I really enjoyed this book mainly because of its snapshot of Christopher as a teenager and his relationships with both Conrad and Millie.  Since Lives, Christopher has further developed his supercilious and sarcastic personality.  He has also learned how to focus and use his immense gift of natural charm.  He and Conrad become friends easily and this lends an interesting perspective on Christopher's character.  Conrad is in turn annoyed, awed, amused and thoroughly disgruntled with Christopher.  He discovers through a conversation with Millie that she feels much the same way about Christopher's sometimes overbearing personality.  It was interesting to see Christopher, who had such relational issues in Lives, develop such a close and trusting friendship with someone so quickly.  Conrad himself was a great narrator and interesting in his own right.  Christopher and Millie don't have many scenes together in this book but we are given a glimpse as to how their relationship morphed from what it is in Lives to what it is in Charmed Life.  Diana Wynne Jones is one of those writers who can say a lot with few words so, despite not writing any romantic scenes, the story managed to convey, with a few well placed sentences, the depth of  Christopher and Millie's feelings for each other.

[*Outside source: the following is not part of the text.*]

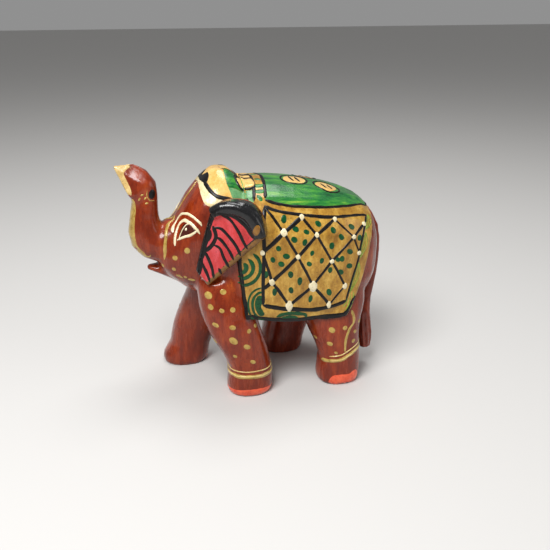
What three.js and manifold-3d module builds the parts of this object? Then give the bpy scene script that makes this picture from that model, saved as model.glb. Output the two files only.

The Pinhoe Egg takes place about one year after the end of Charmed Life and shows how Cat is settling into life in the Castle as part of the Family.  It also tells the story of the Pinhoe family who practice magic practically in the Castle's backyard and see it as their duty to keep "The Big Man" from finding out about them and "interfering".  The lives of the Castle Family and the Pinhoes are becoming increasingly entwined though, and when Cat meets Marianne Pinhoe there is no stopping the inevitable confrontation from coming fast.  Cat informs Marianne at their meeting that she is a strong enchantress and should not let people order her about but be courageous.  Marianne gives Cat an egg kept in her family's attic that they find with a very strong "Don't Notice" spell on it.  The Castle family is curious about the Pinhoes ad their special and different kind of magic.  The Pinhoes are stubborn and small minded and enraged with Marianne for causing trouble.  Add to that the family feud that has just broken out between the Pinhoes and the neighboring family of witches, the Farleighs, and things are tense, to say the least.  Then there are the mysterious creatures that Cat finds bound in a strong spell in the forest and the mysterious man living with them. 

There is a lot going on in this book, but it is never too much.  I adored all the new characters and the antics of the Pinhoes and Farlieghs were hilarious.  Christopher manages to be just as splendid as ever and fires off some of his best sarcastic comments yet.  Millie, again, is the perfect foil for Christopher and is impressive in her abilities to manage him, take care of the Castle and supervise the education and care of four active children, not to mention caring for the creature that comes out of the egg.  It's a good thing she is such a powerful enchantress herself.   Cat emerges in this story as a character truly worthy of being the next Chrestomanci.  He is now mostly free from the insecurity and bitterness that he wrapped himself in when Gwendolyn was overshadowing him in Charmed Life.  He is truly the hero of this story and I really enjoyed his character so much more this time.  Marianne is a great addition to the cast of characters, and the one I have liked the most outside of the originals introduced in the first book.  She is powerful, feisty and does not back down from what she knows to be right.  I am rather sad this is the last volume as I would like to see her character developed more.  Christopher is going to have his work cut out for him training both Cat and Marianne.

What I enjoyed most about these two volumes, particularly The Pinhoe Egg, was how they contrasted Christopher's story and Cat's story.  Conrad's Fate gave further insight into Christopher's relationship with his predecessor, Gabriel, and the difficulties of that relationship.  The Pinhoe Egg demonstrated Christopher was working very hard to not make the same mistakes with the children under his care.  His relationship with Cat is very different than the one he and Gabriel shared.  At the same time, Cat was as disdaining of Christopher in the beginning as Christopher was of Gabriel but this final book shows Cat relying on and caring for Christopher in a way Christopher never could with Gabriel.  The difference between Gabriel's response to the concerns of Christopher and Millie and Christopher's response to the concerns of Cat are highlighted clearly when the two books are read together.